◆ **What is needed**: Below are several records. Retype exactly those lines running from the one with "at, shape, footSide" through the one with "for node in", end lines included, and no others.

◆ **Dataset rows**:

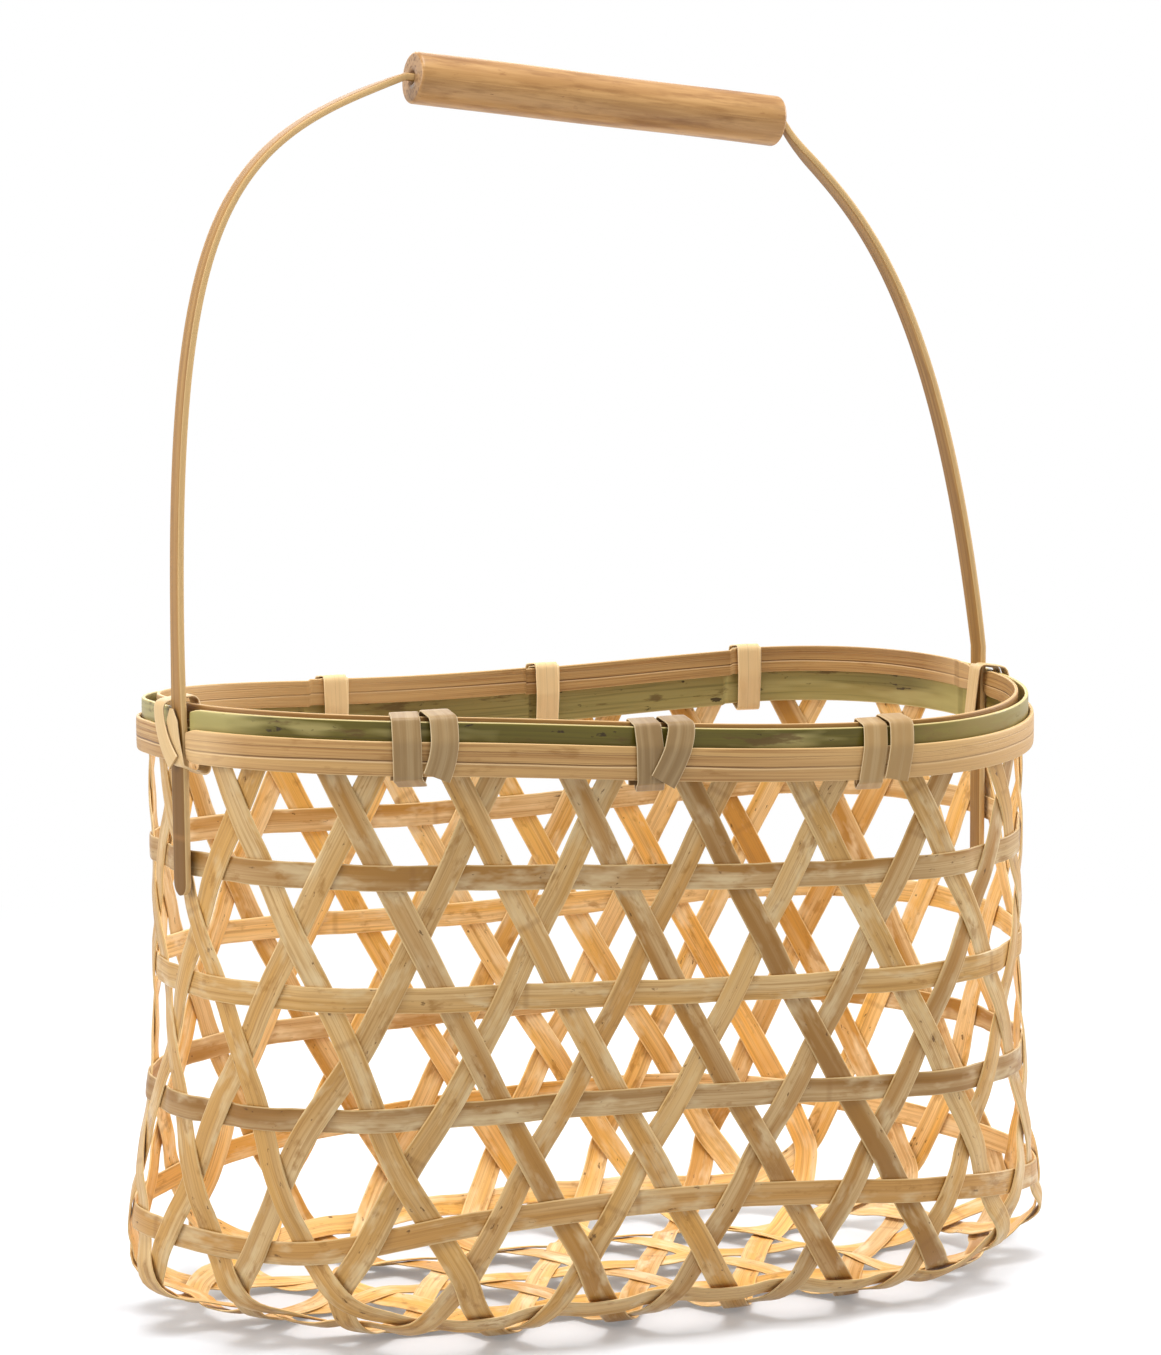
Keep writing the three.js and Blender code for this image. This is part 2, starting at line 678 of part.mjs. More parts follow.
function shiftAt(turn, along) {
  const from = Math.floor(along);
  return THREE.MathUtils.lerp(turn[from], turn[Math.min(from + 1, 3)], along - from);
}

// Stations of a lashing round the outline's corners, each turn lying over the one before.
function woundStations(outline, { gap, turns }) {
  const stations = [];
  turns.forEach((shifts, turn) => {
    const layer = gap + lashThick / 2 + turn * (lashThick + turnGap);
    outline.forEach((corner, index) => {
      const before = outline[(index + outline.length - 1) % outline.length];
      const after = outline[(index + 1) % outline.length];
      const arrive = Math.atan2(corner.z - before.z, corner.n - before.n) + Math.PI / 2;
      const leave = Math.atan2(after.z - corner.z, after.n - corner.n) + Math.PI / 2;
      const bend = THREE.MathUtils.euclideanModulo(arrive - leave + 0.01, 2 * Math.PI) - 0.01;
      const bends = Math.round(bend / (45 * degree));
      const isStart = turn === 0 && index === 0;
      const isEnd = turn === turns.length - 1 && index === outline.length - 1;
      const first = isStart ? bends : 0;
      const last = isEnd ? 0 : bends;
      for (let k = first; k <= last; k += 1) {
        const angle = arrive - bend * (bends === 0 ? 0.5 : k / bends);
        stations.push({
          n: corner.n + layer * Math.cos(angle),
          z: corner.z + layer * Math.sin(angle),
          shift: shiftAt(shifts, corner.along),
          angle,
          turn,
        });
      }
    });
  });
  return stations.flatMap((station, index) => {
    const next = stations[index + 1] ?? station;
    const steps = Math.max(1, Math.ceil(Math.abs(next.shift - station.shift) / lashStep));
    return Array.from({ length: steps }, (_, k) => ({
      n: THREE.MathUtils.lerp(station.n, next.n, k / steps),
      z: THREE.MathUtils.lerp(station.z, next.z, k / steps),
      shift: THREE.MathUtils.lerp(station.shift, next.shift, k / steps),
      angle: station.angle,
      turn: station.turn,
    }));
  });
}

function lashingRings(stations, at, width) {
  return stations.map((station) => {
    const position = at + station.shift / pitch;
    const reach = width / 2 / pitch;
    const place = rimPlace(position, station.n, station.z);
    const across = rimPlace(position + reach, station.n, station.z).point
      .sub(rimPlace(position - reach, station.n, station.z).point).normalize();
    const rise = place.normal.clone().cross(across);
    const outward = place.normal.clone().multiplyScalar(Math.cos(station.angle))
      .addScaledVector(rise, Math.sin(station.angle));
    return section(place.point, across, outward, width, lashThick);
  });
}

// Points spread over one face of a wound strip; near and far are the face's two corners in a ring.
function facePoints(rings, near, far, spacing) {
  const points = [];
  for (let k = 0; k + 1 < rings.length; k += 1) {
    const along = Math.ceil(rings[k][near].distanceTo(rings[k + 1][near]) / spacing);
    const across = Math.ceil(rings[k][near].distanceTo(rings[k][far]) / spacing);
    for (let i = 0; i <= along; i += 1) {
      const start = rings[k][near].clone().lerp(rings[k + 1][near], i / along);
      const end = rings[k][far].clone().lerp(rings[k + 1][far], i / along);
      for (let j = 0; j <= across; j += 1) {
        points.push(start.clone().lerp(end, j / across));
      }
    }
  }
  return points;
}

// Least air between the outer face of a lashing's first turn and the inner face of its second.
function leastTurnGap(rings, stations) {
  const measureSpacing = 0.6;
  const first = rings.filter((ring, index) => stations[index].turn === 0);
  const second = rings.filter((ring, index) => stations[index].turn === 1);
  const below = facePoints(first, 3, 2, measureSpacing);
  const above = facePoints(second, 0, 1, measureSpacing);
  let least = Infinity;
  below.forEach((p) => {
    above.forEach((q) => {
      least = Math.min(least, p.distanceToSquared(q));
    });
  });
  return Math.sqrt(least);
}

const turnGaps = lashings.map(({ name, at, shape, footSide = 0 }) => {
  const stations = woundStations(boundOutline(footSide), shape);
  const rings = lashingRings(stations, at, shape.width);
  addPiece(name, loft(rings), paleBamboo);
  return leastTurnGap(rings, stations);
});
console.log(`least air between the turns of a lashing: ${Math.min(...turnGaps).toFixed(2)} mm`);

export default basket;
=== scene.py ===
import random
from math import atan2, ceil, copysign, cos, hypot, pi, sin, sqrt

import bpy
from mathutils import Matrix, Vector


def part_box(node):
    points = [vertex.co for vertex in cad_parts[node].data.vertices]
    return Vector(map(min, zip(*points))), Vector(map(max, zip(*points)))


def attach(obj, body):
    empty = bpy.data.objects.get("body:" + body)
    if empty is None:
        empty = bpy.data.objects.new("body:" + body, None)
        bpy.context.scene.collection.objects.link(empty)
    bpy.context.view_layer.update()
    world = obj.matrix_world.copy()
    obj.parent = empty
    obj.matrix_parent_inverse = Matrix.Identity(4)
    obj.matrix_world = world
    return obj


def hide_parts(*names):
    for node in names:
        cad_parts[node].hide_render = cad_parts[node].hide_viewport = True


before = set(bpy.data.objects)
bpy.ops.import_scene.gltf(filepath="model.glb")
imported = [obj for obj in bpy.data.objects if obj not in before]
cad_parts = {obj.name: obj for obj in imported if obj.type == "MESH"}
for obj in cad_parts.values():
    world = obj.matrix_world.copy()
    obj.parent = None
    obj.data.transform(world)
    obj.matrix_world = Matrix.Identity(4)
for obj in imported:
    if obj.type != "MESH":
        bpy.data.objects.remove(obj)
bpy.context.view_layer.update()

mm = 0.001
degree = pi / 180
driftShown = 3 * mm
onRow = 0.01    # rows nearer than this count as the same
up = Vector((0, 0, 1))

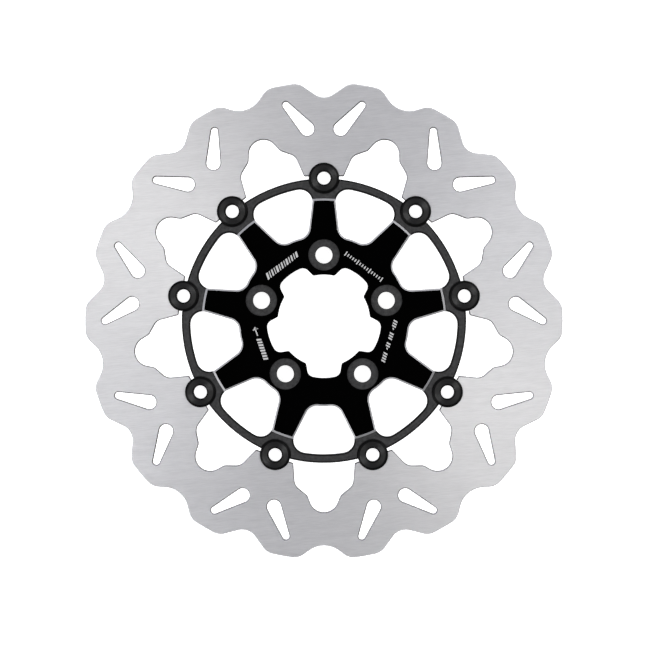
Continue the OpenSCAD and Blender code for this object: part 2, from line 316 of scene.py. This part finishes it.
def close_tree(bench, shape):
    """Ends a tree in real geometry."""
    real = bench.node("GeometryNodeRealizeInstances", {}, {"Geometry": shape})
    bench.node("NodeGroupOutput", {}, {"Geometry": real})


def made_by(bench, name, start, sizes):
    """The piece that a tree makes from a starting mesh, as a plain mesh at the origin."""
    piece = bpy.data.objects.new(name, start)
    bpy.context.scene.collection.objects.link(piece)
    modifier = piece.modifiers.new("shape", "NODES")
    modifier.node_group = bench.tree
    for socket in bench.tree.interface.items_tree:
        if socket.in_out == "INPUT" and socket.name in sizes:
            modifier[socket.identifier] = sizes[socket.name]
    seen = piece.evaluated_get(bpy.context.evaluated_depsgraph_get())
    mesh = bpy.data.meshes.new_from_object(seen)
    piece.modifiers.remove(modifier)
    piece.data = mesh
    mesh.name = name
    mesh.shade_smooth()
    mesh.set_sharp_from_angle(angle=math.radians(24))
    return piece


def crest(start, end):
    """One crest of the wave edge, between two angles."""
    return [polar(crest_radius, start, crest_rounding),
            *arc(crest_radius, start + 1.9, end - 1.9, 6),
            polar(crest_radius, end, crest_rounding)]


# A trough over each bobbin and a rounder one over each gap, with a crest after each
wave_corners = []
for at_bobbin in (first_bobbin + k * pitch for k in range(bobbins)):
    wave_corners += [polar(bobbin_trough, at_bobbin, bobbin_trough_rounding),
                     *crest(at_bobbin + 6.1, at_bobbin + 13.95),
                     polar(gap_trough, at_bobbin + pitch / 2, gap_trough_rounding),
                     *crest(at_bobbin + 26.05, at_bobbin + 33.9)]
wave_edge = rounded(wave_corners)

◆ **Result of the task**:
const turnGaps = lashings.map(({ name, at, shape, footSide = 0 }) => {
  const stations = woundStations(boundOutline(footSide), shape);
  const rings = lashingRings(stations, at, shape.width);
  addPiece(name, loft(rings), paleBamboo);
  return leastTurnGap(rings, stations);
});
console.log(`least air between the turns of a lashing: ${Math.min(...turnGaps).toFixed(2)} mm`);

export default basket;
=== scene.py ===
import random
from math import atan2, ceil, copysign, cos, hypot, pi, sin, sqrt

import bpy
from mathutils import Matrix, Vector


def part_box(node):
    points = [vertex.co for vertex in cad_parts[node].data.vertices]
    return Vector(map(min, zip(*points))), Vector(map(max, zip(*points)))


def attach(obj, body):
    empty = bpy.data.objects.get("body:" + body)
    if empty is None:
        empty = bpy.data.objects.new("body:" + body, None)
        bpy.context.scene.collection.objects.link(empty)
    bpy.context.view_layer.update()
    world = obj.matrix_world.copy()
    obj.parent = empty
    obj.matrix_parent_inverse = Matrix.Identity(4)
    obj.matrix_world = world
    return obj


def hide_parts(*names):
    for node in names:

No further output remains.